In particular, since the DVD recorder controls the tracking only using the MPP method during the recording operation, it is greatly affected by the DC offset generated by the lens mechanism. That is, as high-density DVDs are provided, the DC offset exerts a great effect on the cross talk or cross eraser (i.e., erasing data recorded on the neighboring track by affecting the neighboring track during the recording operation) Also, in the DVD-R/RW having a small PP signal, the gain of the sled motor should be increased to obtain the track control, and this causes a fatal influence to be exerted by the DC offset.
Meanwhile, even in case of moving the whole optical pickup by driving the sled motor 108, the DC offset may cause a problem.
Specifically, a dead zone exists in the sled motor 108. The dead zone means a region where the sled motor 108 cannot move. The sled motor 108 does not move until the input voltage becomes a predetermined level due to an initial frictional force.

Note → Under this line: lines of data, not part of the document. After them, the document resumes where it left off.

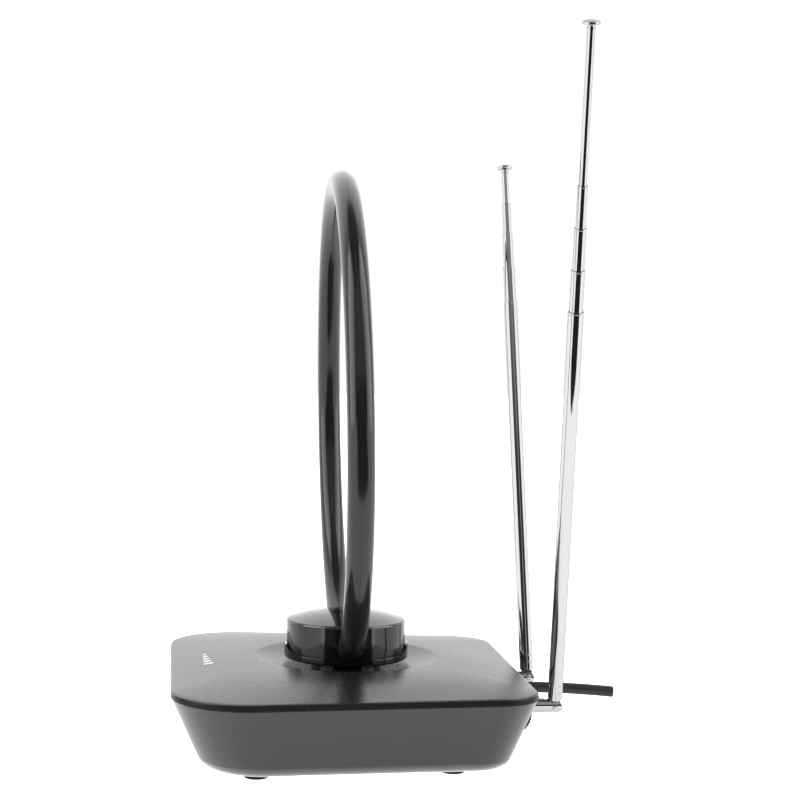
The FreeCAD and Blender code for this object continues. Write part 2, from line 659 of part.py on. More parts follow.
def pivot_pin():
    """Rivet through the fork and the tongue, with a low round head at each side."""
    cheek = KNUCKLE_R
    pin = cylinder(1.2, Vector(-cheek - 0.4, 0, 0), Vector(cheek + 0.4, 0, 0))
    heads = []
    for side in (1, -1):
        cap = Part.makeSphere(2.0, Vector(side * (cheek - 1.35), 0, 0))
        keep = box((cheek + 0.05, -3, -3), (cheek + 2, 3, 3))
        if side < 0:
            keep = keep.mirror(ORIGIN, X_AXIS)
        heads.append(cap.common(keep))
    return fused([pin] + heads)


def rod_tongue():
    """Plug in the rod's foot, with a shoulder under the tube and a flat tongue with an eye for the pin."""
    plug_r = SECTION_RADII[0] - TUBE_WALL - RUNNING
    plug = cylinder(plug_r, Vector(0, 0, BASE_TUBE_START - 0.6), Vector(0, 0, 15))
    half = TONGUE_THICK / 2
    tongue = box((-half, -2.4, 0), (half, 2.4, BASE_TUBE_START + 1))
    eye = cylinder(2.4, Vector(-half, 0, 0), Vector(half, 0, 0))
    return fused([plug, tongue, eye]).cut(cylinder(PIN_BORE_R, Vector(-5, 0, 0), Vector(5, 0, 0)))


def tube_with_lip(radius, start, end):
    """One drawn tube with a rolled bead at its mouth."""
    tube = cylinder(radius, Vector(0, 0, start), Vector(0, 0, end))
    bead = cylinder(radius + LIP_PROUD, Vector(0, 0, end - LIP_HEIGHT), Vector(0, 0, end))
    bead = bead.makeFillet(0.25, [edge for edge in bead.Edges if edge.BoundBox.ZLength < 0.01])
    bore = cylinder(radius - TUBE_WALL, Vector(0, 0, start - 1), Vector(0, 0, end + 1))
    return tube.fuse(bead).cut(bore)


def base_tube():
    """Largest tube, with two rows of crimp marks that hold it on the tongue's plug."""
    tube = tube_with_lip(SECTION_RADII[0], BASE_TUBE_START, BASE_TUBE_END)
    for height in (7.6, 10.8):
        for turn in range(4):
            angle = math.radians(20 + 90 * turn)
            reach = SECTION_RADII[0] + 0.55
            dent = Part.makeSphere(0.78, Vector(reach * math.cos(angle), reach * math.sin(angle), height))
            tube = tube.cut(dent)
    return tube


def tip_button(top):
    """Turned button: a collar, a neck and a mushroom head."""
    collar = cylinder(1.9, Vector(0, 0, top), Vector(0, 0, top + 0.9))
    neck = cylinder(1.3, Vector(0, 0, top + 0.5), Vector(0, 0, top + 2.2))
    head = cylinder(BUTTON_R, Vector(0, 0, top + 1.9), Vector(0, 0, top + 3.3))
    head = head.makeFillet(0.55, [edge for edge in head.Edges if edge.BoundBox.ZLength < 0.01])
    crown = Part.makeSphere(9.0, Vector(0, 0, top + 3.2 - 8.3))
    crown = crown.common(cylinder(3.1, Vector(0, 0, top + 3.0), Vector(0, 0, top + 5)))
    return fused([collar, neck, head, crown])


def rod(side_name, side, lean, exposed):
    """One telescopic rod with its swivel: every piece is drawn upright, then leaned outward."""
    for name, shape in (("swivel_stub", swivel_stub()), ("swivel_clip", swivel_clip())):
        save(side_name + "_" + name, place_rod(shape, side, lean, 0))
    pieces = {"pivot_pin": pivot_pin(), "rod_tongue": rod_tongue(), "tube_1": base_tube()}
    top = BASE_TUBE_END
    for number in range(3):
        top += exposed[number]
        radius = SECTION_RADII[number + 1]
        pieces["tube_%d" % (number + 2)] = tube_with_lip(radius, top - SECTION_LENGTHS[number], top)
    top += exposed[3]
    pieces["tip_rod"] = cylinder(SECTION_RADII[4], Vector(0, 0, top - SECTION_LENGTHS[3]), Vector(0, 0, top))
    pieces["tip_button"] = tip_button(top)
    for name, shape in pieces.items():
        save(side_name + "_" + name, place_rod(shape, side, lean, ROD_TIP_FORWARD))


def build_base():
    save("base_tray", base_tray())
    save("top_cover", top_cover())
    save("ballast_plate", box((-46, -42, FLOOR_Z + FLOOR_THICK), (46, 22, FLOOR_Z + FLOOR_THICK + 3)))
    save("rubber_feet", *rubber_feet())
    save("case_screws", *case_screws())
    save("circuit_board", circuit_board())
    save("board_screws", *board_screws())
    save("shield_can", shield_can())
    save("balun_core", balun_core())
    save("balun_winding", *balun_winding())
    save("gain_wheel", gain_wheel())
    save("gain_potentiometer", gain_potentiometer())
    save("coax_cable", coax_cable())
    save("cable_grommet", cable_grommet())
    save("rod_bushes", *rod_bushes())
    save("solder_lugs", *solder_lugs())
    save("swivel_washers", *swivel_washers())
    save("rod_lead_wires", *rod_lead_wires())
    save("board_lead_wires", *board_lead_wires())
    save("hub_bush", hub_bush())
    save("hub_wave_washer", ring(SPINDLE_R + 0.15, 14.5, Vector(0, 0, 31.95), Vector(0, 0, 32.95)))


def build_hub():
    mouths = loop_tube(LOOP_TUBE_R + RUNNING)
    pieces = {"hub_collar": [hub_collar(mouths)],
              "hub_cap": [hub_cap(mouths)],
              "hub_spindle": [hub_spindle()],
              "hub_clip": [hub_clip()],
              "hub_screws": hub_screws(),
              "loop_front_shell": [loop_shell(-1)],
              "loop_rear_shell": [loop_shell(1)],
              "loop_conductor": [loop_conductor()],
              "loop_lead_wires": loop_lead_wires(),
              "loop_lead_plug": [box((-4.2, -2.2, 19), (4.2, 2.2, 23.95))]}
    for name, solids in pieces.items():
        save(name, *[turn_hub(solid) for solid in solids])


os.makedirs("parts", exist_ok=True)
build_base()
build_hub()
rod("right", 1, RIGHT_LEAN, RIGHT_EXPOSED)
rod("left", -1, LEFT_LEAN, LEFT_EXPOSED)
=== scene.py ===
"""Looks of the rabbit ears antenna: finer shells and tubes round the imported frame, materials, studio."""
import json
import math

import bmesh
import bpy
from mathutils import Matrix, Vector
from mathutils.bvhtree import BVHTree


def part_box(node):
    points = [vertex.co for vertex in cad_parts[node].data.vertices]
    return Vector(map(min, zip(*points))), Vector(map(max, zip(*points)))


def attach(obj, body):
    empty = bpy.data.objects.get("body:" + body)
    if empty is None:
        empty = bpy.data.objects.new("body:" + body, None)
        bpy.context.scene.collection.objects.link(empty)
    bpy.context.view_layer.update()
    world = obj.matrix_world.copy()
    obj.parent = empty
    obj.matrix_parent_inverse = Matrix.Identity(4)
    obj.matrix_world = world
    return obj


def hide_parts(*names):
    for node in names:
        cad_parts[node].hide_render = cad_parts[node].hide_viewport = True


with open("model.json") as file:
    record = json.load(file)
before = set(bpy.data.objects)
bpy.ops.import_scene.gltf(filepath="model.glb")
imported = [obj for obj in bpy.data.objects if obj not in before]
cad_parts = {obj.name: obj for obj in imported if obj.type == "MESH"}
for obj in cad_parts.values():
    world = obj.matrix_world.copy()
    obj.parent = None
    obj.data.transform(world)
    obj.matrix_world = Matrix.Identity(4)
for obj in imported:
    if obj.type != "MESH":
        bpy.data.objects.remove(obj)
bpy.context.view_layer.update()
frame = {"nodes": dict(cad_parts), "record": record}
nodes = frame["nodes"]
MM = 0.001


# ---------------------------------------------------------------- material helpers

COVER_GRAIN = 900              # bumps in a metre
COVER_GRAIN_DEPTH = 0.000040
MATTE_BLOOM = 0.22             # the pale bloom satin plastic shows where it turns away

# Painted reflection: how much of the room a surface gives back, by bearing from the photographer in
# degrees, for what it mirrors above and below the horizon. The chrome's colour is painted darker where it
# mirrors the softboxes; the hub's gloss is painted out over the table.
CHROME_PAINTED_ABOVE = [(0, 0.54), (45, 0.54), (53, 0.42), (70, 0.30), (96, 0.20), (102, 0.80), (118, 0.80),
                (126, 0.50), (180, 0.45)]
CHROME_PAINTED_BELOW = [(0, 0.54), (180, 0.54)]
HUB_PAINTED_ABOVE = [(0, 0.80), (180, 0.80)]
HUB_PAINTED_BELOW = [(0, 0.04), (45, 0.04), (48, 0.80), (56, 0.50), (90, 0.34), (180, 0.36)]

HORIZON_BLEND = 0.04           # how far below the horizon, as a sine, the two sets of tones cross over


def fill_ramp(ramp, tones):
    """Sets a colour ramp's grey stops from pairs of degrees (0 to 180) and level."""
    while len(ramp.elements) < len(tones):
        ramp.elements.new(0.5)
    for stop, (degrees, level) in zip(ramp.elements, tones):
        stop.position = degrees / 180
        stop.color = (level, level, level, 1)


class Shader:
    """A short way to write one node-based material."""

    def __init__(self, name, colour, roughness, metallic=0.0, ior=1.5, coat=0.0):
        self.material = bpy.data.materials.new(name)
        self.material.use_nodes = True
        self.tree = self.material.node_tree
        self.surface = self.tree.nodes["Principled BSDF"]
        self.surface.inputs["Base Color"].default_value = (*colour, 1.0)
        self.surface.inputs["Roughness"].default_value = roughness
        self.surface.inputs["Metallic"].default_value = metallic
        self.surface.inputs["IOR"].default_value = ior
        self.surface.inputs["Coat Weight"].default_value = coat
        self.coords = self.add("ShaderNodeTexCoord").outputs["Object"]

    def add(self, kind, **settings):
        node = self.tree.nodes.new(kind)
        for name, value in settings.items():
            setattr(node, name, value)
        return node

    def link(self, source, target):
        self.tree.links.new(source, target)

    def noise(self, scale, detail=3.0, stretch=(1, 1, 1)):
        """Noise in metres of object space; scale is features per metre."""
        mapping = self.add("ShaderNodeMapping")
        mapping.inputs["Scale"].default_value = stretch
        noise = self.add("ShaderNodeTexNoise")
        noise.inputs["Scale"].default_value = scale
        noise.inputs["Detail"].default_value = detail
        self.link(self.coords, mapping.inputs["Vector"])
        self.link(mapping.outputs["Vector"], noise.inputs["Vector"])
        return noise.outputs["Fac"]

    def ramp(self, factor, low, high, start=0.35, end=0.65):
        """Two values blended by a factor."""
        ramp = self.add("ShaderNodeMapRange")
        ramp.inputs["From Min"].default_value = start
        ramp.inputs["From Max"].default_value = end
        ramp.inputs["To Min"].default_value = low
        ramp.inputs["To Max"].default_value = high
        self.link(factor, ramp.inputs["Value"])
        return ramp.outputs["Result"]

    def tint(self, factor, low, high):
        mix = self.add("ShaderNodeMix", data_type="RGBA")
        mix.inputs["A"].default_value = (*low, 1)
        mix.inputs["B"].default_value = (*high, 1)
        self.link(factor, mix.inputs["Factor"])
        self.link(mix.outputs["Result"], self.surface.inputs["Base Color"])
        return mix

    def bump(self, height, distance, strength=1.0):
        bump = self.add("ShaderNodeBump")
        bump.inputs["Distance"].default_value = distance
        bump.inputs["Strength"].default_value = strength
        self.link(height, bump.inputs["Height"])
        self.link(bump.outputs["Normal"], self.surface.inputs["Normal"])
        return bump


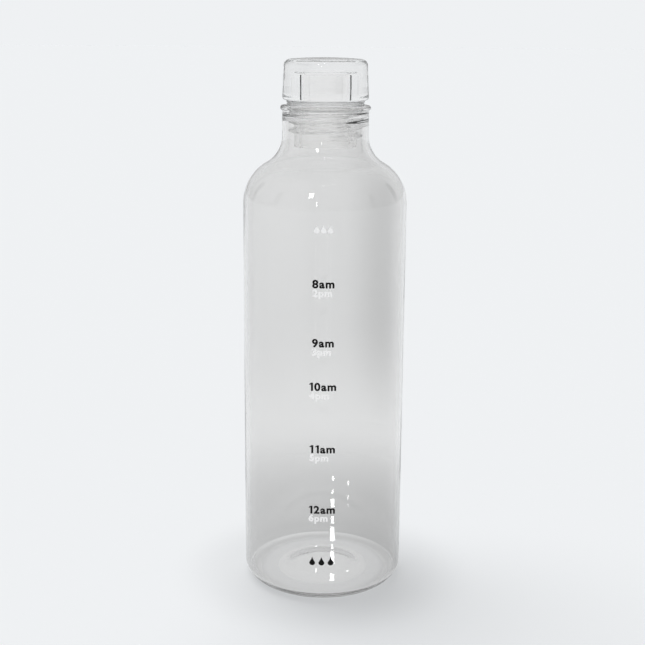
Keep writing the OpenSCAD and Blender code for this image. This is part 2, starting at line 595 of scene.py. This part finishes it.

If a voltage less than the predetermined level is applied to the sled motor 108, the sled motor 108 does not operate even with a power consumption, and the object lens is continuously moved in the radial direction.
Accordingly, in order to quickly drive the sled motor 108, i.e., in order to make the sled motor 108 quickly escape from the dead zone, the conventional method uses the increase of the gain of the sled motor 108. However, the increase of the gain may cause a transient response.